3.      Application Layer: Trustworthy Predictive and Optimization Tasks

The third pillar applies the designed algorithms and framework to real-world semiconductor manufacturing scenarios. This stage will demonstrate how the combined Knowledge Graph and Neurosymbolic approach can address predictive tasks, such as yield forecasting, defect detection, and process optimization, ensuring both accuracy and explainability. Additionally, this stage will explore how LLMs can act as an interface between the neurosymbolic predictions, the Knowledge Graph and the end users to accurately contextualize and translate the outputs to the process engineers.

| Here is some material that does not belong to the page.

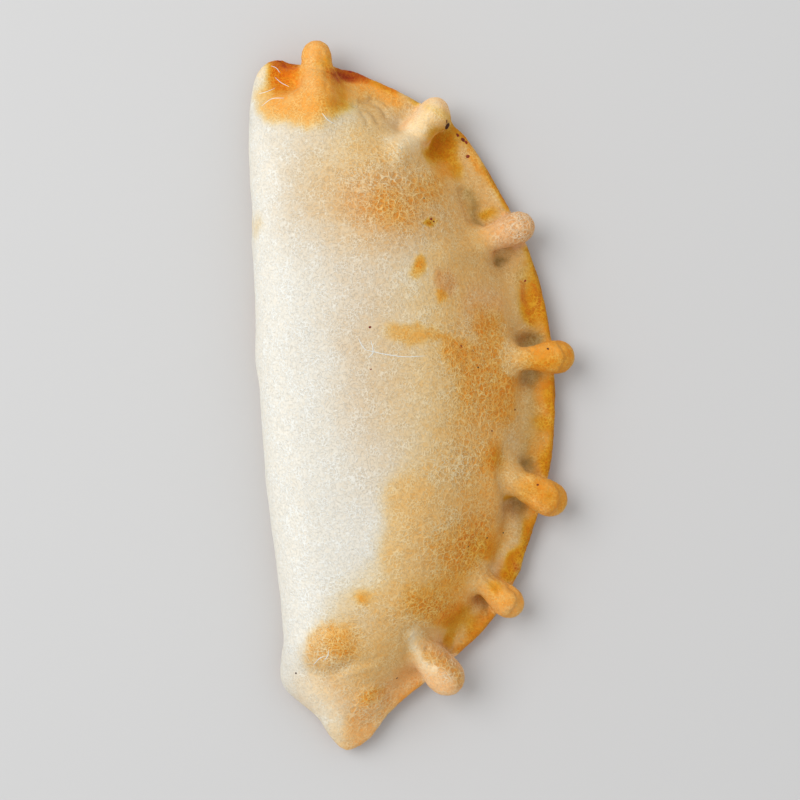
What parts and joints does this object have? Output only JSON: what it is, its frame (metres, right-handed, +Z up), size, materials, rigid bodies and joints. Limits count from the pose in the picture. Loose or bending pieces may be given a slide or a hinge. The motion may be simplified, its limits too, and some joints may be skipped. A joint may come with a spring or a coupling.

[1] Yuwei Wan, et al. “Making knowledge graphs work for smart manufacturing: Research topics, applications and prospects”, Journal of Manufacturing Systems, Volume 76, 2024, Pages 103-132, https://doi.org/10.1016/j.jmsy.2024.07.009.


Expected Contributions:

  • Reusable Semiconductor Ontology and Knowledge Graph Generation Pipeline: A formal ontology for semiconductor processes, along with a knowledge graph (KG) construction pipeline based on LLMs, competency questions, and validation artifacts to ensure semantic consistency and interoperability
  • Explainable and Process-aware neurosymbolic framework: Novel methods for embedding temporal and sequential process knowledge into machine learning algorithms, delivering models that are explainable and trustworthy
  • LLM-Enhanced Knowledge Mediation: Exploration of large language models (LLMs) as a bridge between symbolic and neural layers—enabling interpretation of prediction outputs back into the KG and generating candidate rules or constraints to enrich the knowledge base.
  • Demonstrations on Semiconductor Tasks: Application of the proposed framework to critical use cases such as virtual metrology, yield risk prediction, defect detection, and tool drift monitoring, showcasing measurable improvements in accuracy, interpretability, and robustness.


Research Group & Team:

The research will be conducted in the PreDICT (https://predict.idlab.ugent.be/) research team, which is part of the IDLab (https://idlab.ugent.be/) research group of Ghent University, and embedded into AI and Algorithms horizontal program of imec.  The PhD will be supervised by Prof. Sofie van Hoecke, Prof. Femke Ongenae, Francisco Souza & Stefan Lefever. To ensure close alignment with the semiconductor manufacturing processes and research roadmap, close collaboration with other imec stakeholders will be maintained during the PhD, e.g. Dries Dictus, Bappaditya Dey, and Joris Vanderschrick.

 

The PhD student will be located both in Ghent (IDLab research group, Technologiepark Zwijnaarde) and Leuven (imec Leuven).


Required background: AI / ML computer science background

Type of work: 10% literature study, 60% AI modelling, 30% experimentation/evaluation

Supervisor: Femke Ongenae

Co-supervisor: Francisco Souza

Daily advisor: Stefan Lefever, Sofie Van Hoecke

The reference code for this position is 2026-058. Mention this reference code on your application form.